Take $f \in \mathcal L^p([0,1]).$ By integrability of $\lvert f \rvert^p$, we know that for every $\epsilon > 0$, there is $\delta > 0$ such that $$\lambda(E) < \delta \,\,\, \implies \,\,\, \int_E \lvert f \rvert^p d\lambda < \epsilon.$$ 
Take $\epsilon > 0$ and let $\delta > 0$ be as above. Notice, we can shrink $\delta$ later if necessary. By Lusin's theorem, we can find an open set $E = E(\delta) \subset [0,1]$ with $\lambda(E) < \delta$ and $f \,\big|_{[0,1]\setminus E}$ continuous. Since $[0,1] \setminus E$ is compact, we can find a polynomial $\tilde f$ with rational coefficients such that $$\sup_{x \in [0,1] \setminus E} \lvert f(x) - \tilde f(x) \rvert < \delta.$$ Then we see \begin{align*} \int_{[0,1]} \lvert f-\tilde f \rvert^p d\lambda &= \int_{[0,1] \setminus E} \lvert f - \tilde f \rvert ^p d\lambda + \int_{E} \lvert f - \tilde f \rvert d\lambda \\
&\le \int_{[0,1] \setminus E} \delta^p d\lambda + \int_{E} \lvert f - \tilde f \rvert d\lambda \\
&\le \delta^p + \int_{E} \lvert f - \tilde f \rvert d\lambda \end{align*}
We use some rather crude bounds for the other term.

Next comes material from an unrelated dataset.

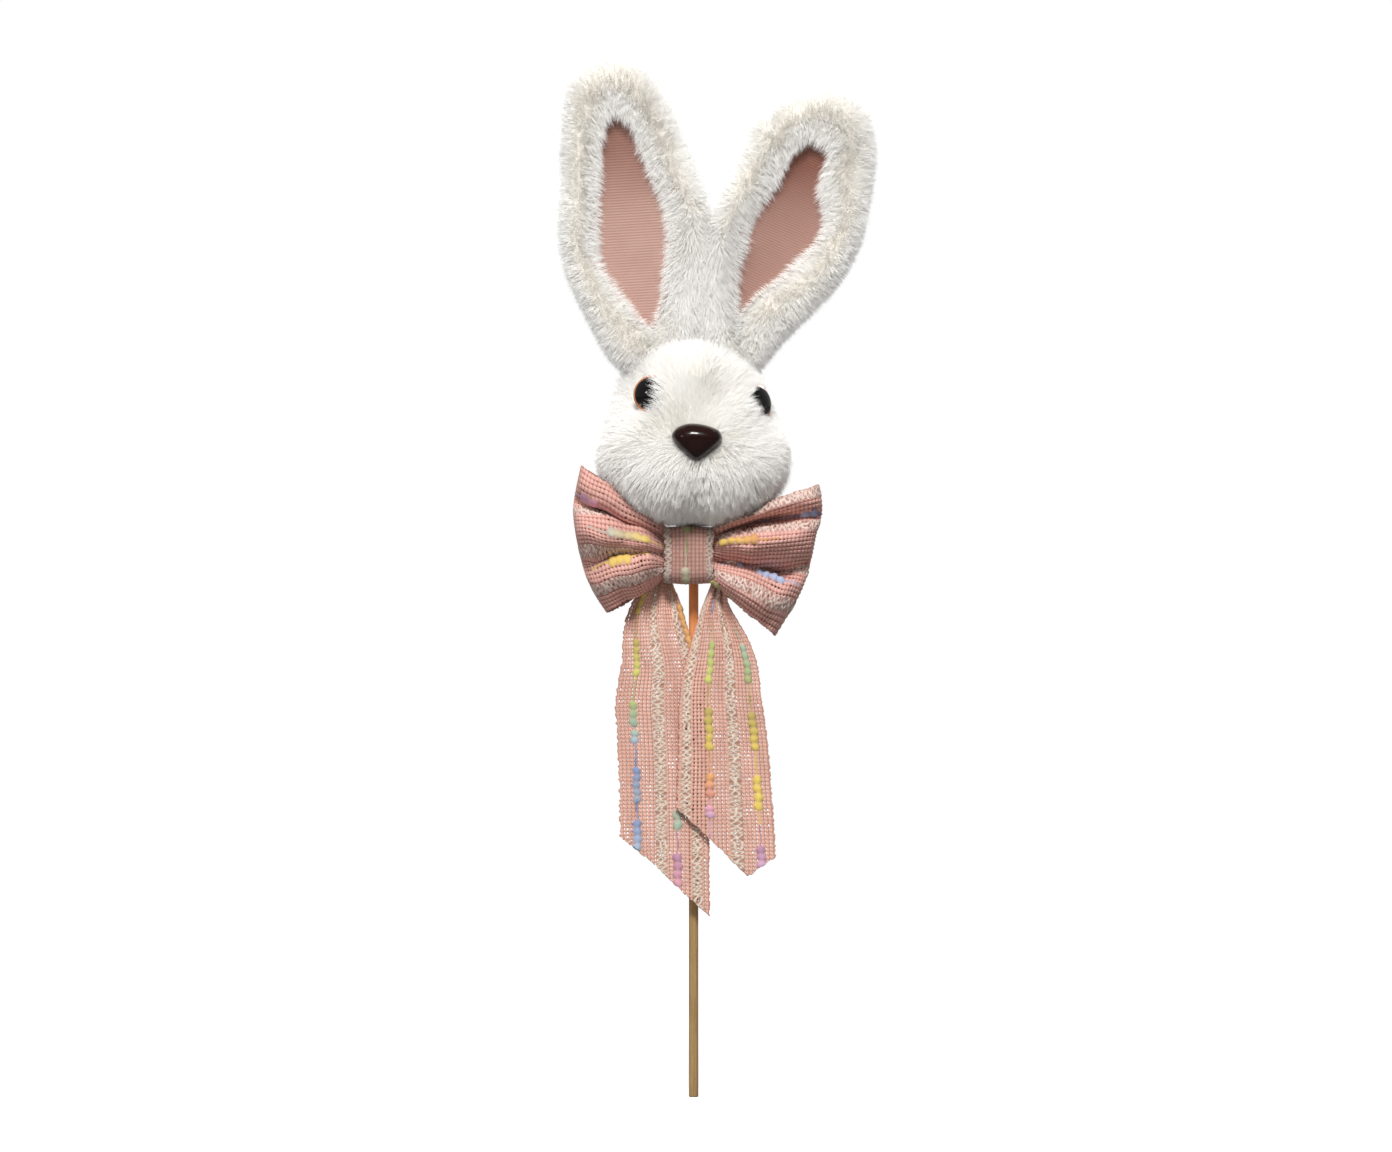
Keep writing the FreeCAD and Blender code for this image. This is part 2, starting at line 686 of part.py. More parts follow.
for hand in ("left", "right"):
    title = hand.title()
    frame = ear_frame(hand)
    length, thick = size(hand + "_ear_length"), size("ear_thickness")
    floor = thick / 2 - size("lining_depth")
    outline = leaf(0, length, size("ear_half_width"), size("ear_tip_radius"), ear_bellies(hand))
    blade = Part.Face(outline).extrude(Z * thick)
    blade.translate(Z * (-thick / 2))
    rims = [e for e in blade.Edges if e.BoundBox.ZLength < 1e-6 and e.BoundBox.YMax > 1]
    blade = placed(blade.makeFillet((thick - size("ear_edge_flat")) / 2, rims), frame)
    blade = blade.common(Part.makeBox(BIG, BIG, BIG, Vector(-BIG / 2, -BIG / 2, HINGE_Z)))
    start, end = foot_span(hand)
    foot = Part.makeCylinder(FOOT_RADIUS, end - start, Vector(start, 0, HINGE_Z), X)
    recess = Part.Face(lining_leaf(length, 0)).extrude(Z * DEEP)
    recess.translate(Z * floor)
    wire_deep = floor - size("ear_wire_radius")
    wire_foot = size("lining_foot") + size("ear_wire_foot")
    channel = hairpin(length, size("ear_wire_radius") + size("snug"), wire_deep, wire_foot - LAP / 2)
    fur = blade.fuse(foot).cut([placed(recess, frame), placed(channel, frame)])
    node(feature(title + "EarFur", fur), hand + "_ear_fur")

    cloth = Part.Face(lining_leaf(length, 4 * size("snug"))).extrude(Z * size("lining_thickness"))
    cloth.translate(Z * (floor + size("snug")))
    node(feature(title + "EarLining", placed(cloth, frame)), hand + "_ear_lining")
    pin = hairpin(length, size("ear_wire_radius"), wire_deep, wire_foot)
    node(feature(title + "EarWire", placed(pin, frame)), hand + "_ear_wire")

    leg = cylinder(title + "EarLeg", "Sizes.ear_wire_radius", "Sizes.ear_leg_length")
    leg.Placement.Base = Vector(leg_place(hand), 0, LEG_TOP - size("ear_leg_length"))
    node(leg, hand + "_ear_leg")

# The knot band: a short length of ribbon wrapped once round the waist.

band = doc.addObject("PartDesign::Body", "KnotBand")
outline = sketch_on(band, "YZ_Plane", "KnotOutline")
front, rear = "-%s - Sizes.knot_thickness" % SETBACK, "-" + SETBACK
polygon(outline, [
    (front, KNOT_BOTTOM),
    (rear, KNOT_BOTTOM),
    (rear, KNOT_TOP),
    (front, KNOT_TOP),
])
polygon(outline, [
    (front + " + Sizes.band_wall", KNOT_BOTTOM + " + Sizes.band_wall"),
    (rear + " - Sizes.band_wall", KNOT_BOTTOM + " + Sizes.band_wall"),
    (rear + " - Sizes.band_wall", KNOT_TOP + " - Sizes.band_wall"),
    (front + " + Sizes.band_wall", KNOT_TOP + " - Sizes.band_wall"),
])
wrap = pad(band, outline, "Sizes.knot_width", "KnotPad")
doc.recompute()


def long_corners(shape, deep):
    """Names of the band's four long corner edges, outside or a wall deep."""
    found = []
    for name in edges_along(shape, X):
        box = shape.getElement(name).BoundBox
        aside = abs(abs(box.YMin - knot_middle) - size("knot_thickness") / 2 + deep)
        above = abs(abs(box.ZMin - knot_centre.z) - size("knot_rise") / 2 + deep)
        if max(aside, above) < 1e-6:
            found.append(name)
    return found


rounds = wrap
for name, deep, radius in (("KnotRound", 0.0, "Sizes.knot_round"),
                           ("KnotInside", size("band_wall"), "Sizes.knot_round - Sizes.band_wall")):
    soft = band.newObject("PartDesign::Fillet", name)
    soft.Base = (rounds, long_corners(rounds.Shape, deep))
    bind(soft, Radius=radius)
    doc.recompute()
    rounds = soft
slot = sketch_on(band, "YZ_Plane", "KnotSeam")
slot_half = "(Sizes.bow_wire_radius + Sizes.snug)"
polygon(slot, [
    (rear + " - Sizes.band_wall * 1.5", NOTCH + " - " + slot_half),
    ("0", NOTCH + " - " + slot_half),
    ("0", NOTCH + " + " + slot_half),
    (rear + " - Sizes.band_wall * 1.5", NOTCH + " + " + slot_half),
])
seam = band.newObject("PartDesign::Pocket", "KnotSeamCut")
seam.Profile = slot
seam.Type = 1
seam.Reversed = True
bind(band, Placement__Base__x="Sizes.knot_left")
node(band, "knot_band")

# The bow's loops: one ribbon, its ends brought back to a pinched waist, so
# each loop is a flat teardrop tube, fanned out towards its round end.


def teardrop(start, middle, radius, knot_half):
    """Seen from above: the hull of a short edge and a circle."""
    side = 1 if middle > start else -1
    far = abs(middle - start)
    span = math.hypot(far, knot_half)
    turn = math.atan2(knot_half, far) + math.acos(radius / span)
    touch = Vector(-side * radius * math.cos(turn) + middle, radius * math.sin(turn), 0)
    end = Vector(middle + side * radius, 0, 0)
    root = Vector(start, knot_half, 0)
    mirror = [Vector(p.x, -p.y, 0) for p in (touch, root)]
    return Part.Face(Part.Wire([
        Part.LineSegment(root, touch).toShape(),
        Part.Arc(touch, end, mirror[0]).toShape(),
        Part.LineSegment(mirror[0], mirror[1]).toShape(),
        Part.LineSegment(mirror[1], root).toShape(),
    ]))


def fan(points):
    """The loop's outline seen from the front, as a block."""
    corners = [Vector(x, 0, z) for x, z in points]
    face = Part.Face(Part.makePolygon(corners + corners[:1]))
    face.translate(Y * (-BIG / 2))
    return face.extrude(Y * BIG)


def loop(side, edge_x, reach, rise, drop):
    """One loop: a teardrop tube cut to its fanned outline."""
    lap, wall = size("loop_lap"), size("loop_wall")
    top, low = knot_centre.z + rise, knot_centre.z - drop
    waist_low = knot_centre.z - size("waist_rise") / 2 + lap
    waist_high = knot_centre.z + size("waist_rise") / 2 - lap
    inside_x = edge_x - side * lap
    middle = side * (reach - size("loop_radius"))
    knot_half = size("loop_knot_half") - lap
    outer = teardrop(inside_x, middle, size("loop_radius"), knot_half)
    inner = teardrop(inside_x + side * wall * 2, middle, size("loop_radius") - wall, knot_half - wall)
    ring = outer.extrude(Z * BIG).cut(inner.extrude(Z * BIG))
    ring.translate(Vector(0, knot_middle, 0))
    neck = side * size("loop_neck_reach")
    corner = reach - size("loop_corner_inset")
    shoulder = reach - size("loop_top_inset")
    block = fan([
        (inside_x, waist_low),
        (neck, low + size("loop_neck_drop")),
        (side * corner, low),
        (side * (corner + size("loop_corner_width")), low + size("loop_corner_rise")),
        (side * (reach - size("loop_bulge")), low + size("loop_side_low")),
        (side * (reach + size("loop_bulge")), low + size("loop_side_high")),
        (side * shoulder, top),
        (side * (shoulder - size("loop_top_width")), top - size("loop_top_sag")),
        (neck, knot_centre.z + size("loop_neck_rise")),
        (inside_x, waist_high),
    ])
    return ring.common(block)


knot_right = size("knot_left") + size("knot_width")
waist_width = size("knot_width") - size("loop_lap")
waist = Part.makeBox(waist_width, size("waist_thickness"), size("waist_rise"),
                     Vector(size("knot_left") + size("loop_lap") / 2, knot_middle - waist_half,
                            knot_centre.z - size("waist_rise") / 2))
waist = waist.makeFillet(waist_half - 2 * size("snug"),
                         [e for e in waist.Edges if e.BoundBox.XLength > waist_width / 2])
left_loop = loop(-1, size("knot_left"), size("left_loop_reach"), size("left_loop_rise"), size("left_loop_drop"))
right_loop = loop(1, knot_right, size("right_loop_reach"), size("right_loop_rise"), size("right_loop_drop"))
bow = waist.fuse([left_loop, right_loop]).cut(head_solid(size("seat_gap")))
node(feature("BowLoops", bow), "bow_loops")

# The tails: two slant-cut ends of ribbon hanging from one line under the
# knot, the right one lying in front of the left one.

HINGE_LOW = value(KNOT_BOTTOM) - size("seat_gap") - size("hinge_radius")


def tail(outline, front, root_from, root_to):
    """A flat end of ribbon: its outline cut from a bent strip."""
    half = size("tail_thickness") / 2
    back, drop = size("hinge_setback"), size("tail_bend_drop")
    strip = [
        Vector(0, -back - half, HINGE_LOW), Vector(0, -front - half, HINGE_LOW - drop),
        Vector(0, -front - half, 0), Vector(0, -front + half, 0),
        Vector(0, -front + half, HINGE_LOW - drop), Vector(0, -back + half, HINGE_LOW),
    ]
    side = Part.Face(Part.makePolygon(strip + strip[:1]))
    side.translate(X * (-BIG / 2))
    sheet_of_cloth = side.extrude(X * BIG).common(fan(outline))
    roll = Part.makeCylinder(size("hinge_radius"), root_to - root_from,
                             Vector(root_from, -back, HINGE_LOW), X)
    return sheet_of_cloth.fuse(roll).removeSplitter()


def below(*corners):
    """Outline corners given as x and a drop below the hinge."""
    return [(x, HINGE_LOW - drop) for x, drop in corners]


def left(alias):
    return size("left_tail_" + alias)


edge_x, width = left("edge"), size("tail_width")
root = size("knot_left") - left("root_out"), size("knot_left") + left("root_in")
left_tail = tail(below(
    (root[0], 0),
    (root[1], 0),
    (root[1] + left("flare"), left("flare_drop")),
    (edge_x + width, left("full_drop")),
    (edge_x + width, left("long")),
    (edge_x, left("short")),
    (edge_x, left("side_drop")),
    (edge_x + left("shoulder"), left("shoulder_drop")),
    (edge_x + left("neck"), left("neck_drop")),
), left("front"), *root)
node(feature("LeftTail", left_tail), "left_tail")


def right(alias):
    return size("right_tail_" + alias)


edge_x = right("edge")
root = knot_right - right("root_in"), knot_right + right("root_out")
right_tail = tail(below(
    (root[0], 0),
    (root[1], 0),
    (root[1] + right("flare"), right("flare_drop")),
    (edge_x + width, right("full_drop")),
    (edge_x + width + right("spread"), right("corner")),
    (edge_x + right("point"), right("long")),
    (edge_x, right("short")),
    (edge_x, right("side_drop")),
    (root[0] - right("neck"), right("neck_drop")),
), right("front"), *root)
node(feature("RightTail", right_tail), "right_tail")

# Check every object, then write one file for each piece.

doc.recompute()
for thing in doc.Objects:
    if "Invalid" in thing.State or "Error" in thing.State:
        raise RuntimeError("%s is %s" % (thing.Name, thing.State))
os.makedirs("parts", exist_ok=True)
for piece in NODES:
    shape = piece.Shape
    if shape.isNull() or not shape.isValid() or not shape.Solids:
        raise RuntimeError("%s has no sound solid" % piece.Label)
    shape.exportStep("parts/%s.step" % piece.Label)
    print(piece.Label, len(shape.Solids), round(shape.Volume, 1))
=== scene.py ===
import math

import bpy
import numpy as np
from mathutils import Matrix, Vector, kdtree


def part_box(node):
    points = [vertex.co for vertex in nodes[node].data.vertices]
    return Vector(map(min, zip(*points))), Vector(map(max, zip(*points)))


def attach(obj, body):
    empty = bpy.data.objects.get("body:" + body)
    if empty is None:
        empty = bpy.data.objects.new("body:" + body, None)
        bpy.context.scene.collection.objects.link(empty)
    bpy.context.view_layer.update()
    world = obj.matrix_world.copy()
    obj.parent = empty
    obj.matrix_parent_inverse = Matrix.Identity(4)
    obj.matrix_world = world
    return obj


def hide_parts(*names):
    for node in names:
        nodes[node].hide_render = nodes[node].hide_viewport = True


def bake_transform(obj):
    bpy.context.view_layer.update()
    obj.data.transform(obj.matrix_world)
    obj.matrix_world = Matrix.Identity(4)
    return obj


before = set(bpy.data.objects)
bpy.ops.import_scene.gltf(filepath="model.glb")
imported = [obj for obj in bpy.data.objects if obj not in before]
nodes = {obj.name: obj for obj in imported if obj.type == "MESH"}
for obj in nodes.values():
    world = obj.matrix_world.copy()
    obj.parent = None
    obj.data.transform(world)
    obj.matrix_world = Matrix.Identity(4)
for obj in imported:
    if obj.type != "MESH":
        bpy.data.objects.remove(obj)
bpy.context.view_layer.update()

MM = 0.001

# ---------------------------------------------------------------------------
# Daylight studio: a white floor under the stick, a white surround, a soft
# lamp above the front, a weak one at the left and one behind.  The camera
# looks level at the middle of the piece through a long lens.
# ---------------------------------------------------------------------------

view_width = 582 * MM
view_distance = 4.0
camera = bpy.data.objects.new("camera", bpy.data.cameras.new("camera"))
camera.location = (1.0 * MM, -view_distance, 217.8 * MM)
camera.rotation_euler = (math.pi / 2, 0, 0)
camera.data.sensor_width = 36
camera.data.lens = 36 * view_distance / view_width
camera.data.clip_end = 50
bpy.context.scene.collection.objects.link(camera)
bpy.context.scene.camera = camera
bpy.context.scene.view_settings.view_transform = "Standard"


def lamp(name, place, target, side, power):
    """A square soft lamp aimed at a point."""
    light = bpy.data.lights.new(name, "AREA")
    light.energy, light.size = power, side
    obj = bpy.data.objects.new(name, light)
    obj.location = place
    obj.rotation_euler = (Vector(target) - Vector(place)).to_track_quat("-Z", "Y").to_euler()
    bpy.context.scene.collection.objects.link(obj)


middle = (0, 0, 0.27)
lamp("key_lamp", (-0.1, -1.75, 2.0), middle, 0.55, 63)
lamp("side_lamp", (-1.7, -1.7, 1.1), middle, 0.25, 6)
lamp("back_lamp", (0.5, 2.3, 1.5), middle, 0.8, 26)


class Paint:
    """A socket of a material's node, with Python's operators for Math nodes."""

    def __init__(self, tree, socket=None):
        self.tree, self.socket = tree, socket

    def node(self, kind, out=0, settings=(), **sockets):
        """Any other node: its settings first, then its sockets; a name is an
        input's name with _ for a space, or i and its number."""
        made = self.tree.nodes.new(kind)
        for name, value in dict(settings).items():
            setattr(made, name, value)
        for name, value in sockets.items():
            digits = name[1:]
            key = int(digits) if name[0] == "i" and digits.isdigit() else name.replace("_", " ")
            socket = made.inputs[key]
            if isinstance(value, Paint):
                self.tree.links.new(value.socket, socket)
            else:
                socket.default_value = value
        return Paint(self.tree, made.outputs[out])

    def _maths(self, operation, a, b=0.0):
        return self.node("ShaderNodeMath", settings={"operation": operation}, i0=a, i1=b)

    def __add__(self, other):
        return self._maths("ADD", self, other)

    def __radd__(self, other):
        return self._maths("ADD", other, self)

    def __sub__(self, other):
        return self._maths("SUBTRACT", self, other)

    def __mul__(self, other):
        return self._maths("MULTIPLY", self, other)

    def __rmul__(self, other):
        return self._maths("MULTIPLY", other, self)

    def __truediv__(self, other):
        return self._maths("DIVIDE", self, other)

    def wave(self):
        """A sine of the value, from 0 to 1, with a period of 1."""
        return self._maths("SINE", self * math.tau) * 0.5 + 0.5

    def band(self, start, end):
        """0 at start and 1 at end, eased between them."""
        return self.node("ShaderNodeMapRange", settings={"interpolation_type": "SMOOTHSTEP"},
                         Value=self, From_Min=start, From_Max=end)

    def mix(self, a, b):
        """Colour a where the value is 0, colour b where it is 1."""
        a, b = (c if isinstance(c, Paint) else (*c, 1) for c in (a, b))
        return self.node("ShaderNodeMix", 2, {"data_type": "RGBA"}, Factor=self, i6=a, i7=b)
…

We see \begin{align*}\lvert f - \tilde f \rvert^p \le(\lvert f \rvert + \lvert \tilde f \rvert)^p \le 2^p \max\{\lvert f \rvert, \lvert \tilde f \rvert\}^p &= 2^{p} \max\{ \lvert f \rvert^p, \lvert \tilde f \rvert^p\} \\
&\le 2^p(\lvert f \rvert^p + \lvert \tilde f \rvert^p)
\end{align*} Then \begin{align*}\int_E \lvert f - \tilde f \rvert^p d\lambda &\le 2^p \int_E \lvert f \rvert^p d\lambda + 2^p \int_E \lvert \tilde f \rvert^p d\lambda \\ \le 2^p\epsilon + M \delta \end{align*} where $M = \max_{x\in [0,1]} \lvert \tilde f(x) \rvert < \infty$. This all gives $$\int_{[0,1]} \lvert f - \tilde f \rvert d\lambda < \delta^p+ 2^p \epsilon + 2^p M \delta$$ and the right hand side can be made arbitrarily small showing that $P_\mathbb Q$ is dense in $\mathcal L^p([0,1])$.